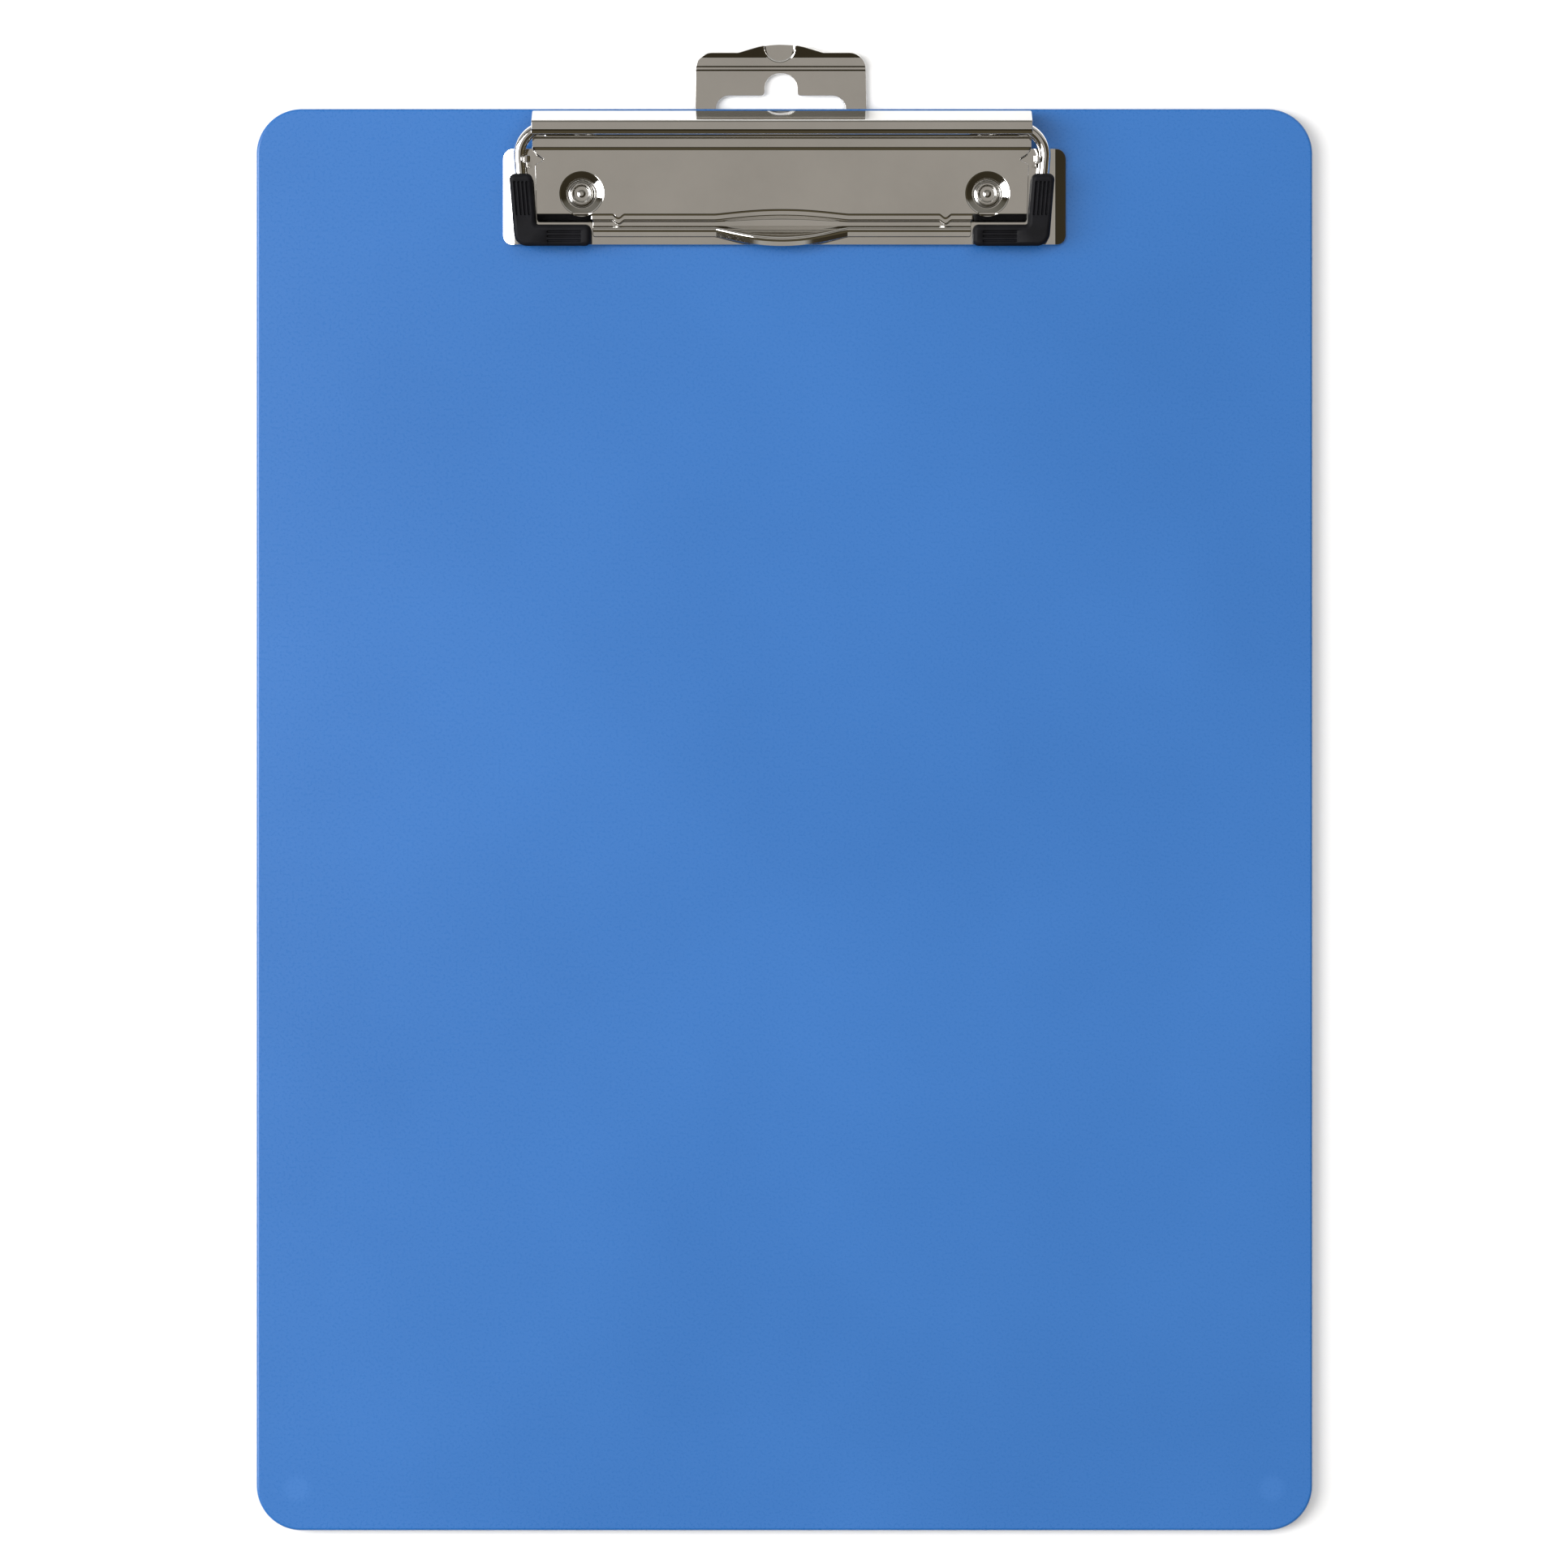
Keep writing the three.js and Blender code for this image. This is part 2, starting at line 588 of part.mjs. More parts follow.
function leverSolid() {
  const stations = [-LEVER_HALF_WIDTH - 1];
  for (const side of [-1, 1]) {
    for (const step of [-1, 0, 1]) stations.push(side * DART_X + step * DART_HALF_WIDTH);
  }
  for (let i = -9; i <= 9; i++) stations.push((TAB_HALF_WIDTH * i) / 9);
  stations.push(LEVER_HALF_WIDTH + 1);
  stations.sort((a, b) => a - b);
  let lever = solid(press(sweptAlongX(leverSection(), stations)));
  lever = lever.intersect(solid(plateAlongZ(leverPlan(), BOARD_TOP, BAR_Z + 4)));
  const top = PANEL_Z + SHEET / 2;
  const under = PANEL_Z - SHEET / 2;
  for (const side of [-1, 1]) {
    // The sheet is dished round a hole in which the rivet's head stands.
    const dish = turned([
      [DISH_HOLE_RADIUS, under - DISH_DEPTH],
      [DISH_RADIUS - 0.5, under],
      [DISH_RADIUS, under],
      [DISH_RADIUS, top],
      [DISH_RADIUS - 0.4, top],
      [DISH_RADIUS - 0.9, top - 0.15],
      [DISH_HOLE_RADIUS, top - DISH_DEPTH],
      [DISH_HOLE_RADIUS, under - DISH_DEPTH],
    ]);
    const rivetX = side * RIVET_X - CLIP_X;
    lever = lever
      .subtract(roundBar(rivetX, RIVET_Y, DISH_RADIUS - 0.2, under - 1, top + 1))
      .add(solid(dish.translate(rivetX, RIVET_Y, 0)));
    // The front wall of the bead is cut away where the wire bends forwards.
    const ends = [side * BEAD_HALF_LENGTH, side * (LEVER_HALF_WIDTH + 1)].sort((a, b) => a - b);
    const room = box(...ends, 143, BAR_Y + 1, BAR_Z - 2, BAR_Z + 3);
    const bend = wireSolid(WIRE_RADIUS + GAP, WIRE_TIP_X)
      .rotate([THREE.MathUtils.radToDeg(BAIL_SLOPE), 0, 0])
      .translate([0, BAR_Y, BAR_Z]);
    lever = lever
      .subtract(box(...ends, 146.0, 148.15, BAR_Z - 2, BAR_Z + 3))
      .subtract(bend.intersect(room));
    // A short skirt stiffens each side of the panel.
    const skirt = [side * (LEVER_FRONT_HALF_WIDTH - SHEET), side * LEVER_FRONT_HALF_WIDTH].sort(
      (a, b) => a - b,
    );
    lever = lever.add(box(...skirt, 132.4, 140.4, BOARD_TOP + 2.2, PANEL_Z));
  }
  return lever.translate(CLIP_X, 0, 0);
}

const CHROME = { color: 0xc9c8c4, metalness: 1, roughness: 0.12 };
const WIRE_CHROME = { color: 0xd0cfcc, metalness: 1, roughness: 0.08 };
const RUBBER = { color: 0x1f1f24, metalness: 0, roughness: 0.75 };
const BLUE_PLASTIC = { color: 0x3f7ac4, metalness: 0, roughness: 0.25 };
const PALE_PLASTIC = { color: 0x8fb4e0, metalness: 0, roughness: 0.5 };

const SIDES = [["left", -1], ["right", 1]];

const clipboard = new THREE.Group();
clipboard.name = "clipboard";
clipboard.position.set(0, -SHEET_MIDDLE_Y, -BOARD_TOP);
clipboard.add(meshOf("board", boardSolid(), BLUE_PLASTIC));
clipboard.add(meshOf("base_plate", basePlateSolid(), CHROME));
clipboard.add(meshOf("back_plate", backPlateSolid(), CHROME));
clipboard.add(meshOf("hanger", hangerSolid(), CHROME));
clipboard.add(meshOf("lever_plate", leverSolid(), CHROME));
for (const [name, side] of SIDES) {
  clipboard.add(meshOf(`foot_${name}`, footSolid(side), PALE_PLASTIC));
  clipboard.add(meshOf(`rivet_${name}`, rivetSolid(side), CHROME));
}

// The bail's own group sits on the rear bar's axis and slopes down to the front.
const bail = new THREE.Group();
bail.name = "bail";
bail.position.set(CLIP_X, BAR_Y, BAR_Z);
bail.rotation.x = BAIL_SLOPE;
bail.add(meshOf("bail_wire", wireSolid(WIRE_RADIUS, WIRE_TIP_X), WIRE_CHROME));
for (const [name, side] of SIDES) {
  bail.add(meshOf(`rubber_corner_${name}`, rubberSolid(side), RUBBER));
}
clipboard.add(bail);

export default clipboard;
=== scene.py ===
import math

import bpy
import numpy as np
from mathutils import Matrix, Vector
from mathutils.geometry import delaunay_2d_cdt


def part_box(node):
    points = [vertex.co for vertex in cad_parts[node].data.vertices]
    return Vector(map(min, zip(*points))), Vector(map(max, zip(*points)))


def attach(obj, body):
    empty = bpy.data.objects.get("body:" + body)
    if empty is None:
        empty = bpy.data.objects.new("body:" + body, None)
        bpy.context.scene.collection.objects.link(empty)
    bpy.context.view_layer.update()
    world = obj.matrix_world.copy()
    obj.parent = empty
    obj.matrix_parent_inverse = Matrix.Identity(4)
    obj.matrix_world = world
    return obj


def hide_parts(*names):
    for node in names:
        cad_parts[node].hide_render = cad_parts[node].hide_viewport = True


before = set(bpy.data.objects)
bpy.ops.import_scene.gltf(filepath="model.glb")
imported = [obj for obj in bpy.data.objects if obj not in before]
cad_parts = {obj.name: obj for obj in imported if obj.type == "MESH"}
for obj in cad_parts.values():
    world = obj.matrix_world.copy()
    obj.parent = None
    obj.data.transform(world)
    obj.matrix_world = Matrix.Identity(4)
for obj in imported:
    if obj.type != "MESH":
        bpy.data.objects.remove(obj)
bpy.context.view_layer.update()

MM = 0.001

# Shapes are drawn about the board's middle, which lies above the origin.
BOARD_MIDDLE = sum(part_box("board"), Vector()).y / 2 / MM
OFFSET = Vector((0, BOARD_MIDDLE, 0))


def box_mm(node):
    low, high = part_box(node)
    return low / MM - OFFSET, high / MM - OFFSET


# Sizes are in millimetres about the board's middle, and repeat the CAD's.
BOARD_LOW, BOARD_HIGH = box_mm("board")
LEVER_LOW, LEVER_HIGH = box_mm("lever_plate")
BASE_LOW, BASE_HIGH = box_mm("base_plate")
HANGER_LOW, HANGER_HIGH = box_mm("hanger")
BACK_LOW, BACK_HIGH = box_mm("back_plate")
RIVET_LOW, RIVET_HIGH = box_mm("rivet_right")
FOOT_LOW, FOOT_HIGH = box_mm("foot_right")

BOARD_TOP = BOARD_HIGH.z
SHEET = 0.7
CLIP_X = (LEVER_LOW.x + LEVER_HIGH.x) / 2
BASE_TOP = BOARD_TOP + 1.0 + SHEET
WIRE_RADIUS = 1.25
BEAD_RADIUS = WIRE_RADIUS + 0.1 + SHEET / 2
BAR_Y = 149.1
BAR_Z = LEVER_HIGH.z - BEAD_RADIUS - SHEET / 2
BAIL_SLOPE = math.radians(6.2)
RIVET_X = (RIVET_LOW.x + RIVET_HIGH.x) / 2
RIVET_Y = (RIVET_LOW.y + RIVET_HIGH.y) / 2
RIVET_HOLE = 1.8


# ---------------------------------------------------------------- 2D paths


def fillet(corners, closed=False, step=5.0):
    """Points (x, y, heading) of the path [x, y, radius] with its corners rounded off."""
    out = []
    count = len(corners)
    for i, corner in enumerate(corners):
        x, y, radius = (*corner, 0.0)[:3]
        here = Vector((x, y))
        has_before = closed or i > 0
        has_after = closed or i < count - 1
        before = Vector(corners[i - 1][:2]) if has_before else None
        after = Vector(corners[(i + 1) % count][:2]) if has_after else None
        into = (here - before).normalized() if has_before else None
        on = (after - here).normalized() if has_after else None
        if not (has_before and has_after) or radius == 0:
            way = (into or on) if not (has_before and has_after) else (into + on)
            out.append((x, y, math.atan2(way.y, way.x)))
            continue
        turn = math.atan2(into.x * on.y - into.y * on.x, into.dot(on))
        reach = radius * math.tan(abs(turn) / 2)
        start = here - into * reach
        side = math.copysign(1.0, turn)
        centre = start + Vector((-into.y, into.x)) * side * radius
        heading = math.atan2(into.y, into.x)
        steps = max(2, math.ceil(abs(math.degrees(turn)) / step))
        for k in range(steps + 1):
            angle = heading + turn * k / steps
            point = centre + Vector((math.sin(angle), -math.cos(angle))) * side * radius
            out.append((point.x, point.y, angle))
    return out


def loop_of(corners, step=5.0):
    return [(x, y) for x, y, _ in fillet(corners, True, step)]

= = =

The lines to quote run from the one containing "to the front." to the one containing "zip(*points))), Vector(map(max, zip(*points)))". Quote them exactly, with both of those lines, and nothing else.

→ **Answer to this problem**
// The bail's own group sits on the rear bar's axis and slopes down to the front.
const bail = new THREE.Group();
bail.name = "bail";
bail.position.set(CLIP_X, BAR_Y, BAR_Z);
bail.rotation.x = BAIL_SLOPE;
bail.add(meshOf("bail_wire", wireSolid(WIRE_RADIUS, WIRE_TIP_X), WIRE_CHROME));
for (const [name, side] of SIDES) {
  bail.add(meshOf(`rubber_corner_${name}`, rubberSolid(side), RUBBER));
}
clipboard.add(bail);

export default clipboard;
=== scene.py ===
import math

import bpy
import numpy as np
from mathutils import Matrix, Vector
from mathutils.geometry import delaunay_2d_cdt


def part_box(node):
    points = [vertex.co for vertex in cad_parts[node].data.vertices]
    return Vector(map(min, zip(*points))), Vector(map(max, zip(*points)))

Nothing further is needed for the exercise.